Ritornando alla questione dell'azzeramento del debito dei paesi del terzo mondo, è curioso notare come una delle argomentazioni usualmente adoperate per sollevare obiezioni e dubbi sulla sua fattibilità/legittimità è quella connessa allo stato della democrazia in tali paesi. L'elargizione di quello che viene fatto passare come un generoso regalo anziché come un qualcosa di dovuto, viene in quest'ottica messo in dubbio in virtù delle carenze democratiche dei paesi in questione. Anche qui non si può fare a meno di notare come venga fatto un uso strumentale di un argomento che in linea di principio - e data la genericità con la quale viene formulato - non si può non condividere. Peccato che poi le preoccupazioni sullo stato della democrazia passino immediatamente in secondo piano quando non conviene sottolinearle troppo, ad esempio quando si tratta di delocalizzare industrie nostrane e di produrre a basso costo in paesi dove le tutele sindacali e ambientali sono solo un miraggio, peggiorando tra l'altro le condizioni materiali di vita delle classi lavoratrici nostrane. Può accadere allora che un Veltroni in visita in Costa D'Avorio compia il beau geste di rifiutarsi di stringere la mano ad un capo di stato perché non democraticamente eletto (anche qui: e come si potrebbe ragionevolmente dissentire?), ma che poi lo stesso Veltroni se ne fotta se una decisione presa in un luogo altro - uno dei famosi luoghi altri che si pongono al di fuori di qualsiasi controllo democratico - getta sul lastrico migliaia di coltivatori di cacao di quello stesso paese africano.

L'abitudine dei politici nostrani a trattare le grandi questioni solo in chiave strumentale ai propri interessi immediati e la loro incapacità (meglio sarebbe dire: deliberata mancanza di volontà) nel pensare progetti a medio e lungo termine capaci di cambiare strutturalmente lo stato di cose esistente, provoca quindi un appiattimento del dibattito che non tocca mai il nocciolo reale dei problemi che ipocritamente si dice di voler risolvere, ma che rimane sempre al livello dei luoghi comuni. Il problema del debito dei paesi sottosviluppati non si risolve con proposte demagogiche il giorno prima delle elezioni, ma ragionando seriamente su un meccanismo recente come la globalizzazione innestato su un sistema secolare basato sullo scambio diseguale e sul sistematico depredamento delle risorse di matrice coloniale o post-coloniale.

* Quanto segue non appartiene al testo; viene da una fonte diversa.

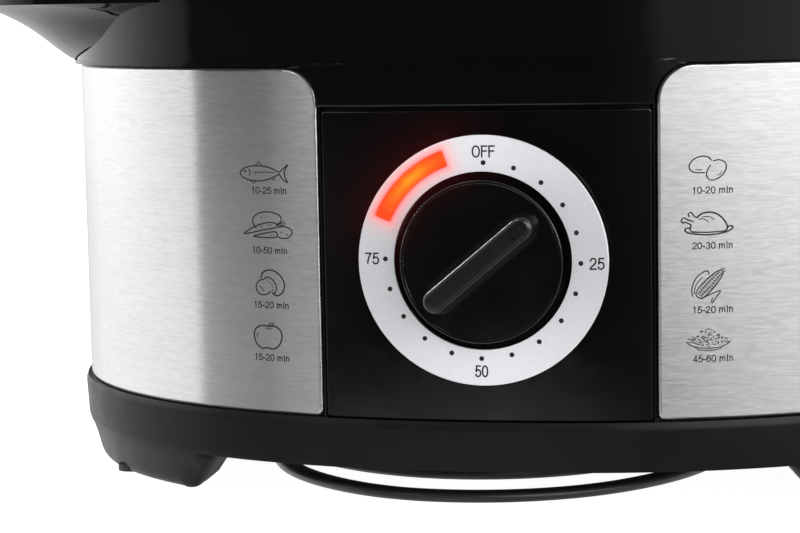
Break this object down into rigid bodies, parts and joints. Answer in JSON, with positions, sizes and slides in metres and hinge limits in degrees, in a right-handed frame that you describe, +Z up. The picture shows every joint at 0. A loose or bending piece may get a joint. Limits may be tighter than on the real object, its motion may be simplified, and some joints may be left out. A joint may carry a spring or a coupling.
{
  "type": "electric food steamer",
  "caption": "Oval electric food steamer: steel-clad base with timer knob, water basin with side filling mouths, drip tray, two clear stacking baskets and a domed lid.",
  "frame": {"origin": "centre of the steel-clad body's oval plan, on the surface that the feet stand on", "axes": "+X to the right along the long side, -Y to the front with the knob, +Z up"},
  "size_m": [0.3692, 0.2993, 0.348],
  "materials": {
    "gloss_black": "glossy moulded black",
    "satin_black": "satin moulded black",
    "brushed_steel": "fine horizontal brushing",
    "dial_silver": "satin silver white",
    "amber_lens": "translucent, lit from behind",
    "lamp_glass": "neon lamp",
    "white_nylon": "natural nylon",
    "cast_aluminium": "cast and coated",
    "sheath_steel": "drawn sheath",
    "seal_silicone": "moulded silicone",
    "zinc_steel": "zinc plated",
    "wire_white": "silicone sleeved wire",
    "black_rubber": "moulded rubber",
    "cord_black": "flat pvc cord",
    "plated_brass": "nickel plated",
    "brass_gear": "turned brass",
    "clear_plastic": "clear moulded, slightly smoky"
  },
  "bodies": {
    "base": {"base_skirt": "satin_black", "foot_pads": "black_rubber", "bottom_plate": "satin_black", "bottom_screws": "zinc_steel", "body_shell": "gloss_black", "water_basin": "gloss_black", "steel_panel_left": "brushed_steel", "steel_panel_right": "brushed_steel", "front_panel": "gloss_black", "dial_ring": "dial_silver", "indicator_lens": "amber_lens", "indicator_lamp": "lamp_glass", "lamp_holder": "white_nylon", "heater_plate": "cast_aluminium", "heating_element": "sheath_steel", "heater_seal": "seal_silicone", "heater_screws": "zinc_steel", "thermostat": "sheath_steel", "thermal_fuse": "white_nylon", "timer_housing": "zinc_steel", "timer_bell": "zinc_steel", "timer_screws": "zinc_steel", "terminal_block": "white_nylon", "internal_wiring": "wire_white", "cord_clamp": "satin_black", "strain_relief": "black_rubber", "power_cord": "cord_black", "plug_body": "cord_black", "plug_pins": "plated_brass"},
    "knob_assembly": {"knob": "gloss_black", "timer_shaft": "zinc_steel", "timer_drive_gear": "brass_gear"},
    "pinion": {"timer_pinion": "brass_gear"},
    "steam_sleeve": {"steam_ring": "satin_black"},
    "tray": {"drip_tray": "satin_black"},
    "lower_basket": {"basket_lower": "clear_plastic", "basket_lower_floor": "satin_black"},
    "upper_basket": {"basket_upper": "clear_plastic", "basket_upper_floor": "satin_black"},
    "lid_assembly": {"lid": "clear_plastic", "lid_handle": "gloss_black", "lid_screws": "zinc_steel"}
  },
  "joints": [
    {"name": "knob_turn", "type": "hinge", "parent": "base", "child": "knob_assembly", "pos_m": [0, -0.125, 0.0747], "axis": [0, 1, 0], "range_deg": [-50, 220]},
    {"name": "pinion_spin", "type": "hinge", "parent": "base", "child": "pinion", "pos_m": [0.01372, -0.1, 0.08842], "axis": [0, 1, 0], "range_deg": [-670, 160]},
    {"name": "steam_sleeve_lift", "type": "slide", "parent": "base", "child": "steam_sleeve", "axis": [0, 0, 1], "range_m": [0, 0.06]},
    {"name": "tray_lift", "type": "slide", "parent": "steam_sleeve", "child": "tray", "axis": [0, 0, 1], "range_m": [0, 0.06]},
    {"name": "lower_basket_lift", "type": "slide", "parent": "tray", "child": "lower_basket", "axis": [0, 0, 1], "range_m": [0, 0.1]},
    {"name": "upper_basket_lift", "type": "slide", "parent": "lower_basket", "child": "upper_basket", "axis": [0, 0, 1], "range_m": [0, 0.1]},
    {"name": "lid_lift", "type": "slide", "parent": "upper_basket", "child": "lid_assembly", "axis": [0, 0, 1], "range_m": [0, 0.12]}
  ],
  "couplings": [
    {"joint": "pinion_spin", "follows": "knob_turn", "ratio": -3}
  ]
}
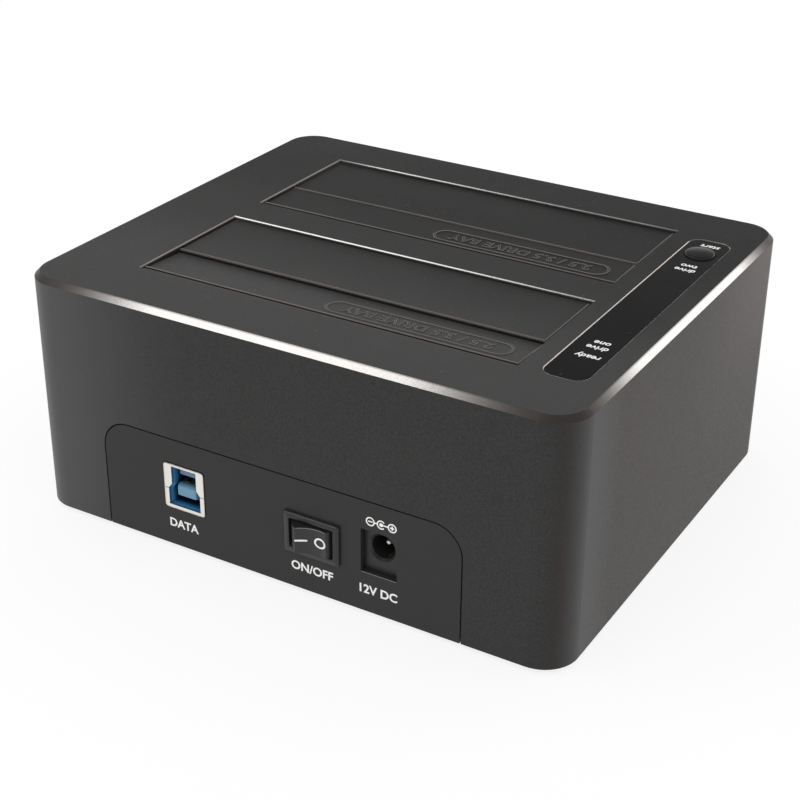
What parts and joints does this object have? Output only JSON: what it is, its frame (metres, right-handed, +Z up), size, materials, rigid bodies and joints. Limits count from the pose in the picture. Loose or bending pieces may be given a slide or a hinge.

E arriviamo qui alle responsabilità delle classi subalterne nostrane: non si può sperare che problemi del calibro di quello qui trattato vengano miracolosamente risolti dall'alto, da gente che per naturale collocazione di classe ha tutto l'interesse a far sì che lo status quo attuale si protragga il più a lungo possibile, anche quando, presi da scrupoli di coscienza (veri o falsi che siano), affermano il contrario. C'è stato un periodo storico - soprattutto l'ultimo dopoguerra - nel quale si poteva pensare con buona dose di cinismo che il benessere materiale dell'occidente fosse basato in buona parte sullo scambio diseguale praticato con il resto del mondo: si pensi a questo proposito all'atteggiamento paradigmatico di una working class come quella statunitense che oggettivamente - in periodo di keynesismo trionfante - si vedeva riconoscere una parte del "bottino" in cambio della pace sociale. Ma ora, caduto l'orizzonte riformista, il sistema capitalistico è passato ad una fase più aggressiva nella quale tende a riprendersi quelle che si rivelano sempre più chiaramente come concessioni temporanee. È ora che le classi subalterne nostrane ricomincino ad imparare l'ABC dell'internazionalismo e del più sano terzomondismo: anche senza metterci di mezzo la morale - che pure c'entrerebbe, ma forse i tempi non sono ancora maturi per passaggi rivoluzionari di questo tipo - bisogna rendere evidente che le lotte degli ultimi del mondo sono le nostre lotte: le une non sono pensabili seriamente senza le altre. Sottrarsi alla logica del divide et impera che il potere ha sempre praticato dacché esiste, è il primo e necessario passo per costruire un fronte comune in grado di opporsi alla dittatura neoliberista e di proporre un diverso orizzonte, una diversa utopia.